Pressure for a unionist pact in time for next year's Assembly election is set to intensify, the defeated south Belfast DUP candidate Jimmy Spratt has claimed.
The SDLP's Alasdair McDonnell regained the seat with a comfortable majority after Sinn Fein's Alex Maskey withdrew, and he still had a few votes to spare over the combined unionist total which included almost 6,000 for the Conservative and Ulster Unionist Paul Bradshaw.
The two unionist parties were unable to reach agreement on a single candidate and Mr McDonnell's victory was never in any doubt.
But with party leaders Peter Robinson and Sir Reg Empey the two big unionist casualties elsewhere, Mr Spratt, a south Belfast MLA, said new talks would have to start to hammer out an electoral pact before the next Stormont poll.
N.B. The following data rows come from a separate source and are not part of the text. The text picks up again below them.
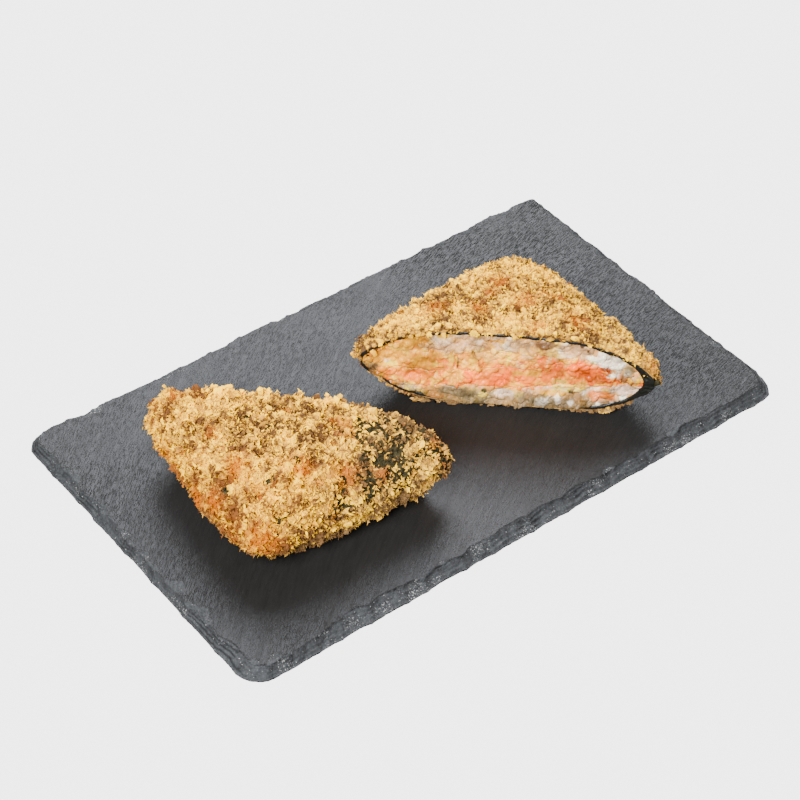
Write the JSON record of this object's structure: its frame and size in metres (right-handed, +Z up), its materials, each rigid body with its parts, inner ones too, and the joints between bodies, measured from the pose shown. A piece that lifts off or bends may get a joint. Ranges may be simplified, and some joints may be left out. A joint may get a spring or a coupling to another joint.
{
  "type": "fried sushi sandwich on slate board",
  "caption": "Breaded square of nori, rice and salmon cut corner to corner, its halves apart on a chipped slate board: one shows the crust, the other its cut face.",
  "frame": {"origin": "middle of the slate board's underside", "axes": "+X along the board's long edge, with the half that shows its cut on the +X side, +Y along the short edge away from the viewer, +Z up"},
  "size_m": [0.2512, 0.1512, 0.0451],
  "materials": {
    "slate": "split slate, dark blue grey, matte with a faint sheen along the grain",
    "crust": "fried breadcrumb, golden, rough and dry",
    "nori": "toasted seaweed sheet, greenish black, slightly glossy where moist",
    "rice": "cooked rice, off-white, moist",
    "salmon": "cooked salmon, coral pink, moist",
    "cream": "pale yellow creamy filling, moist",
    "cucumber": "pale green cucumber, moist"
  },
  "bodies": {
    "root": {"slate_board": "slate", "right_half_crust": "crust", "right_half_nori": "nori", "right_half_rice_base": "rice", "right_half_salmon": "salmon", "right_half_cream": "cream", "right_half_rice_top": "rice", "right_half_cucumber_1": "cucumber", "right_half_cucumber_2": "cucumber", "left_half_crust": "crust", "left_half_nori": "nori", "left_half_rice_base": "rice", "left_half_salmon": "salmon", "left_half_cream": "cream", "left_half_rice_top": "rice", "left_half_cucumber_1": "cucumber", "left_half_cucumber_2": "cucumber"}
  },
  "joints": []
}
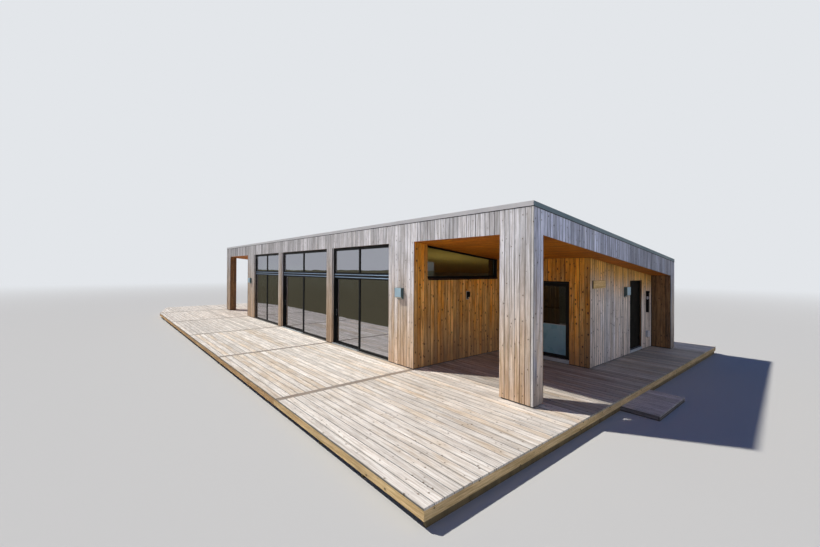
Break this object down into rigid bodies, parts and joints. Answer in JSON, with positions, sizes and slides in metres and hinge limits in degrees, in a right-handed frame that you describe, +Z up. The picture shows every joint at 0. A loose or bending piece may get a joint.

He said: "It doesn't mean there is anything sectarian in it (the arrangement).
"It is a myth which should be rightly dispelled. One of the issues continually raised on the doorsteps was the matter of unionist unity and after this election... unionist parties will continue to talk to each other, and rightly so."
Mr McDonnell said his win was a result of years of hard work in the constituency, particularly over the last five years. He said he did not believe that he had benefited from any Sinn Fein support.
He declared: "People have votes, not the parties. Parties don't deliver votes and I don't think Sinn Fein offered any advice. I don't their people took any advice and I know there was a low turnout in areas where Sinn Fein were expected to have influence.
"I don't think there was any benefit to me. I had a very comfortable majority. I had more votes than the two unionist candidates combined."